We make it home without problems, get all the flowers, bags, babies and ourselves into our apartment on the 6th floor, and what do you know - the 2 crying little bodies we had gotten used to in the hospital suddenly relax completely. They sleep for 5 hours straight, longer than they have ever slept in one go before. We check on them every 10 minutes (at least) to make sure they're still breathing. When they finally wake up, we show them around their home before I sit down to breastfeed. Since this day they have been the sweetest, easiest babygirls we could ever have wished for!

DAY 1 - 29 June 2010

"There'a a contraction coming up, get ready to push!"
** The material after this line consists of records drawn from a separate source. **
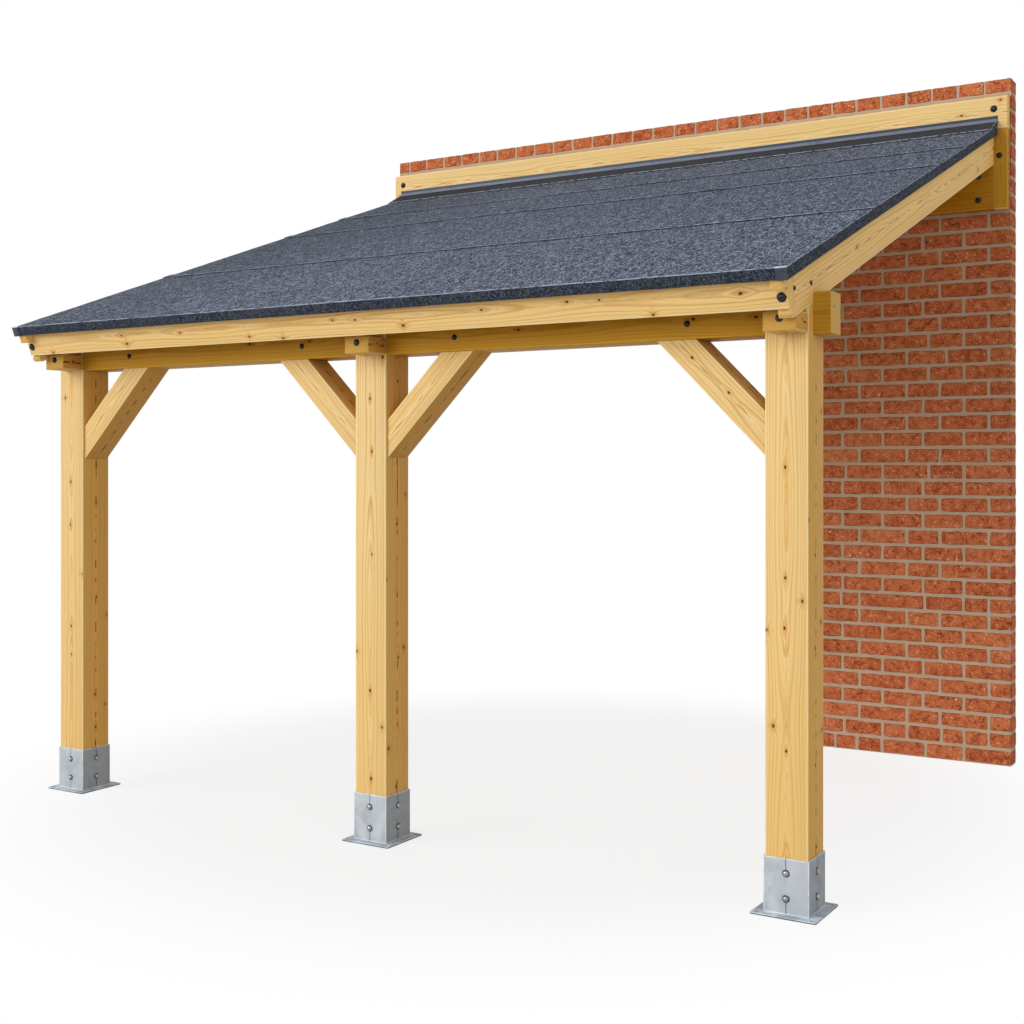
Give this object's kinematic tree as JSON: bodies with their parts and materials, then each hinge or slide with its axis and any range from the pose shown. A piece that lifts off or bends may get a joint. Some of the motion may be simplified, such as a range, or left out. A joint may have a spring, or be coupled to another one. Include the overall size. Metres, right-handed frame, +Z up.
{
  "type": "lean-to gazebo",
  "caption": "Open timber lean-to gazebo: posts in steel shoes, braced front beam, felted sloping roof carried at the back by a brick display wall.",
  "frame": {"origin": "on the ground under the middle of the whole structure", "axes": "+X to the right along the front, +Y from the eaves to the wall, +Z up"},
  "size_m": [3.75, 3.067, 3.403],
  "materials": {
    "timber": "planed, clear-treated softwood",
    "roof_boards": "planed tongue-and-groove boards",
    "brickwork": "creased facing bricks with cement joints",
    "mineral_felt": "mineral-surfaced roofing felt",
    "galvanised_steel": "hot-dip galvanised",
    "flashing_metal": "coated flashing, dull"
  },
  "bodies": {
    "root": {"wall_pier": "brickwork", "wall_head": "brickwork", "top_rail": "timber", "end_board_left": "timber", "end_board_right": "timber", "ledger_upper": "timber", "ledger_lower": "timber", "rafter_left": "timber", "rafter_right": "timber", "rafter_centre": "timber", "rafters_left_bay": "timber", "rafters_right_bay": "timber", "fascia": "timber", "front_beam": "timber", "post_left": "timber", "post_centre": "timber", "post_right": "timber", "shoe_left": "galvanised_steel", "shoe_centre": "galvanised_steel", "shoe_right": "galvanised_steel", "brace_left": "timber", "brace_centre_left": "timber", "brace_centre_right": "timber", "brace_right": "timber", "corbel_left": "timber", "corbel_centre": "timber", "corbel_right": "timber", "roof_deck": "roof_boards", "felt_sheet_1": "mineral_felt", "felt_sheet_2": "mineral_felt", "felt_sheet_3": "mineral_felt", "felt_sheet_4": "mineral_felt", "felt_fillet": "mineral_felt", "flashing": "flashing_metal", "corner_cap_left": "flashing_metal", "corner_cap_right": "flashing_metal"}
  },
  "joints": []
}
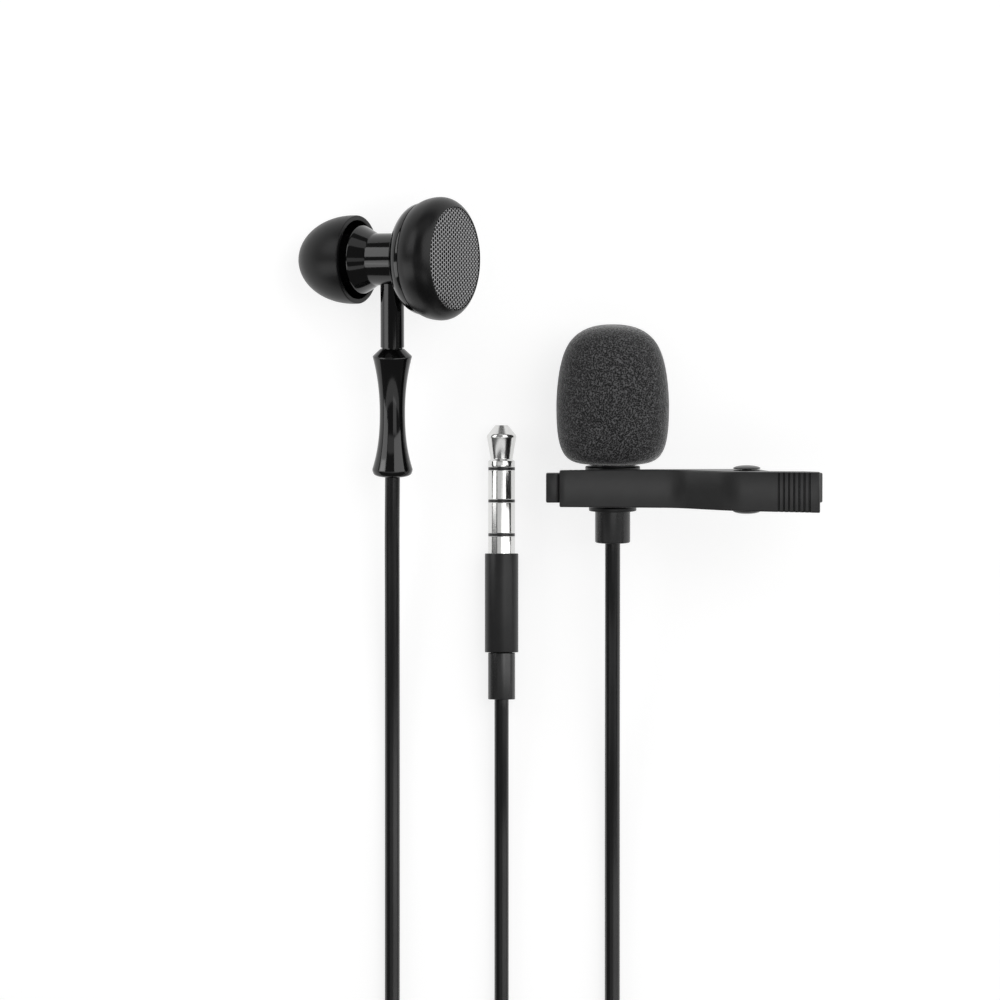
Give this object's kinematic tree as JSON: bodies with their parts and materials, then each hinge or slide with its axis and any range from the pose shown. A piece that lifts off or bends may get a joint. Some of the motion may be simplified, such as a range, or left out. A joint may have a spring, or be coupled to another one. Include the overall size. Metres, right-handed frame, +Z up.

Thank god the machines knew when the contractions came because I couldn't feel a thing. And thank god for that too, since the pain before the epidural was bad enough. And the women screaming in pain in the other birthing rooms would have made me reconsider the whole thing. Not that I hadn't reconsidered a few times... Don't get me wrong, I had wanted this for years! But the pregnancy had been quite a surprise - one time without protection and bingo, double up: twins!! A life-long dream for me, but a huge surprise for both of us... A scary thought at times, and as the date came nearer I started wondering whether I could just keep the girls in my belly. At the same time I was as huge as a house and sooooo fed up with being pregnant and having a belly bigger than a basket ball.
Giving birth is by far the most incredible thing I have ever experienced! The doctors told me when to push, I pushed, and after just a few pushes, shortly after 14 pm on June 29th Liva came to the world. 11 minutes later Laia followed. I didn't get to hold them, they had to be checked and were then put in the arms of their father, which I'm happy about. I have so much contact with the girls every day while he's at work, I'm happy he was the first to hold them. When the doctors were sure everything was OK with all 3 of us, my husband was let into the room and we were given a girl each. Wow, what a feeling! Though one of my main thoughts was "water". After 16 hours in labour with no food or drink I felt completely dehydrated. I had begged the nurses for water, only one nurse felt sorry enough for me to give me about 5 drops, but that had been hours ago. When I asked the doctors for water I was told to wait until we were in the room. Nobody knew when that would be. So I decided to enjoy the precious moment with my husband and 2 daughters. Liva was 48 cm and weighed 2445 gr, Laia was 49 cm and weighed 2855 gr. They were beautiful, eyes open already looking around.
The next 3 days we spent in the hospital, I guess doing what every new family does - learning to breastfeed, getting to know our daughters, not sleeping at night, learning how to change diapers with the umbilical cord in the way and just enjoying holding, touching and smelling our beautiful little daughters.